## SOURCE EXCERPT

[START]

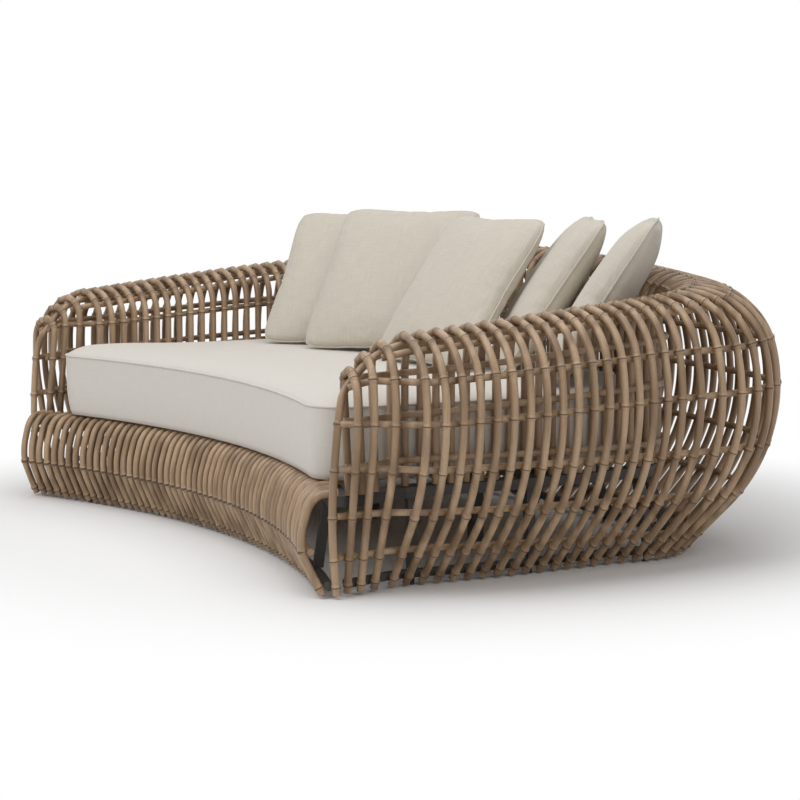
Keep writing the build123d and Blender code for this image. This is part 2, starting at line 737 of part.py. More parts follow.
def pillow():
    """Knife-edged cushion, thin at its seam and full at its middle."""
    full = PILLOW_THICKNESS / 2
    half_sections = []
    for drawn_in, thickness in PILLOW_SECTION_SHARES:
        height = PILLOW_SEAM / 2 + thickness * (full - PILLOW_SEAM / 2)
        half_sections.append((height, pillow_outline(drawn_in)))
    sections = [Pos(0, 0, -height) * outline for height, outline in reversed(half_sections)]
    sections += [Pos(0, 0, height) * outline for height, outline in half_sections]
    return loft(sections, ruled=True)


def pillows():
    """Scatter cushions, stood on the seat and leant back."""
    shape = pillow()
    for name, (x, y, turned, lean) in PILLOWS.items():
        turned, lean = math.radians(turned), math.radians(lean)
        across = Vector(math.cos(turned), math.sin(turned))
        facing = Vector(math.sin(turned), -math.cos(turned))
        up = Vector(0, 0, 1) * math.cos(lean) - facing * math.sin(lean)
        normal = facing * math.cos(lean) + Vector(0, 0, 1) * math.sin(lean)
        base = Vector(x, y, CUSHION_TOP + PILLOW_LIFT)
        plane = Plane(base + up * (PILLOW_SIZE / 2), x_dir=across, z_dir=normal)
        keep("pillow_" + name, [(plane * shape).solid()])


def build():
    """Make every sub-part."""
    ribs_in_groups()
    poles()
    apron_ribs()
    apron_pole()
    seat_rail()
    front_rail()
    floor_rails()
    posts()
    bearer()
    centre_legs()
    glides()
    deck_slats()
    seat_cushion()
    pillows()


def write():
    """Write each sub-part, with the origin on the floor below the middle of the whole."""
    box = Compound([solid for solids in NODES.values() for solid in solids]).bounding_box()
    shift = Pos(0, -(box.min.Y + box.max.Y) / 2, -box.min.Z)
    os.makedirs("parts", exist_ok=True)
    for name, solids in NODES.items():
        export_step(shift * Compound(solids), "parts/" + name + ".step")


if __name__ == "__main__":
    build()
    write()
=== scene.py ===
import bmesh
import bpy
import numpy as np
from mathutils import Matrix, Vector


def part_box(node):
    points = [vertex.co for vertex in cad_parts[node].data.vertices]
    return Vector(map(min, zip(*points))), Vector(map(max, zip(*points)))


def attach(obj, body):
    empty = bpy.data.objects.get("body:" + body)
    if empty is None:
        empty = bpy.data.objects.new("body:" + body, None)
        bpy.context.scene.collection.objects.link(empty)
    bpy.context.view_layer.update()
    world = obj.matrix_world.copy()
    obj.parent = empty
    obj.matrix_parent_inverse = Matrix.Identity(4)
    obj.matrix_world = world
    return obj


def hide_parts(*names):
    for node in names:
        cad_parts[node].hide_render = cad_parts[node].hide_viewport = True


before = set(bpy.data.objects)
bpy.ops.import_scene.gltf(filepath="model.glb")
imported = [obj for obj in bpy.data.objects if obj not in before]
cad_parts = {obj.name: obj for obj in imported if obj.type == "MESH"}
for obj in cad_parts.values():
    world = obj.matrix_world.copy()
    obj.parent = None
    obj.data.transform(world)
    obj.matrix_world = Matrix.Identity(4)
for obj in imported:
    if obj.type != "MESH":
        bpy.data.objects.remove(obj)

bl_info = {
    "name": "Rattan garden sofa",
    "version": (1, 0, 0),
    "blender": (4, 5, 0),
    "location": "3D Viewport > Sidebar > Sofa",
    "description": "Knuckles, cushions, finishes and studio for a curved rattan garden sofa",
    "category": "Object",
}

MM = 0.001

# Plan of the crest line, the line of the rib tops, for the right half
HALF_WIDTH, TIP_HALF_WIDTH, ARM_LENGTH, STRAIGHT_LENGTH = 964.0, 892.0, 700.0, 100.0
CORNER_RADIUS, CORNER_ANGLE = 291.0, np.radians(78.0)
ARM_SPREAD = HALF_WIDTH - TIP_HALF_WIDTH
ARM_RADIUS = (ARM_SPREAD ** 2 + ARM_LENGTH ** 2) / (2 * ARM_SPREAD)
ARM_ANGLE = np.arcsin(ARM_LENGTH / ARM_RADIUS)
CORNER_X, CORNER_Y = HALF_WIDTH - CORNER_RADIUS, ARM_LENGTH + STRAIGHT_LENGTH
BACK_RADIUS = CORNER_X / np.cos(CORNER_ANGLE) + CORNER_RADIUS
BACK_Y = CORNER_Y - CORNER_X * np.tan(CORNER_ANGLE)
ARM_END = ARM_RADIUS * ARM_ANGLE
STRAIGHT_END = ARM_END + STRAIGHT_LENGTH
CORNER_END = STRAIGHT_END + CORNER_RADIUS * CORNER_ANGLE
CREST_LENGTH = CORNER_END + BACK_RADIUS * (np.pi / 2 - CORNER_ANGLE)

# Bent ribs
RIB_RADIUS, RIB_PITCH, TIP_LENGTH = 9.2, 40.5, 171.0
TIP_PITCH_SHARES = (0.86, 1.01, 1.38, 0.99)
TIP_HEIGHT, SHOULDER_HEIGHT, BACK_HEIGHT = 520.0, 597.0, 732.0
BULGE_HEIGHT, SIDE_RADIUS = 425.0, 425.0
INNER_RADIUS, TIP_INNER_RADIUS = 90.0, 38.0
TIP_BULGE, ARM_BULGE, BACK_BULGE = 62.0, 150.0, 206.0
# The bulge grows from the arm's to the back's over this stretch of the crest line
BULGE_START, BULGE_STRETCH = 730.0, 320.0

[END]

## WHAT THE TASK REQUIRES
Find every line that has "from" in it, then return those lines.

## EXERCISE RESULT
from mathutils import Matrix, Vector
# The bulge grows from the arm's to the back's over this stretch of the crest line